En situaciones catastróficas afloran
las buenas y las malas personas. Están los que no dudan en arrimar el hombro,
dar lo que pueden incluso lo poco que tienen, prestar ayuda, incluso cuando la
ayuda solo pueda ser prestar un hombro en le que apoyarse y llorar. Por otro
lado, están los que pretenden sacar rédito de la desgracia de los demás y enriquecerse
de un modo casi siempre altanero y vomitivo. Las inundaciones de Valencia nos
están dando ejemplo de las dos posturas. Pero será que tengo el ánimo afectado
por el tiempo y el penoso espectáculo que los políticos nos están dando en
estos días tan tristes como necesitados de cordura, cooperación y empatía. Nada
de todo eso lo encontramos más allá de los vecinos y de los voluntarios que queman
sus fuerzas por ayudar a los demás. El resto, la morralla de los que pueblan las
instituciones con sueldos de cinco cifras en adelante y la clac que les
aplauden, son una muestra de la inmoralidad y la malaventura de una sociedad
cada vez más enferma y pagada de sí misma.

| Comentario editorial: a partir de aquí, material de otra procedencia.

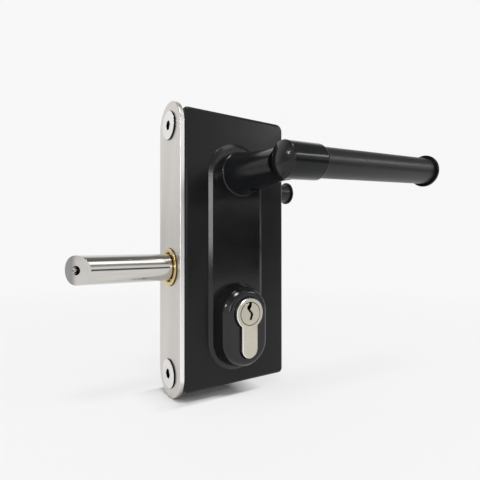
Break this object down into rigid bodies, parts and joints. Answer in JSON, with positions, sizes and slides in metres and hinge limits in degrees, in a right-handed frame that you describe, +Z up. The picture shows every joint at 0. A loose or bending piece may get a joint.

Quiero quedarme con los dos chavales, los mejores amigos, que entre fango nos recuerdan que debemos estar por nuestra gente, por nuestros mayores y que no debemos rendirnos nunca. En ellos está la esperanza. En chavales que nos recuerdan lo fundamental. Cuidarnos unos a otros y, sobre todo, no rendirnos. Por estos chavales, a los que les debo el rebrote de cierta ilusión, hoy cenaré yogur y pensaré en que, mucho más cerca de lo que creemos, hay alguien a quien podemos echarle una mano y que caminando aún entre barro hay dos chavales maravillosos a los que les debemos mucho más de lo que creemos. Ellos son una lección, ellos son el futuro.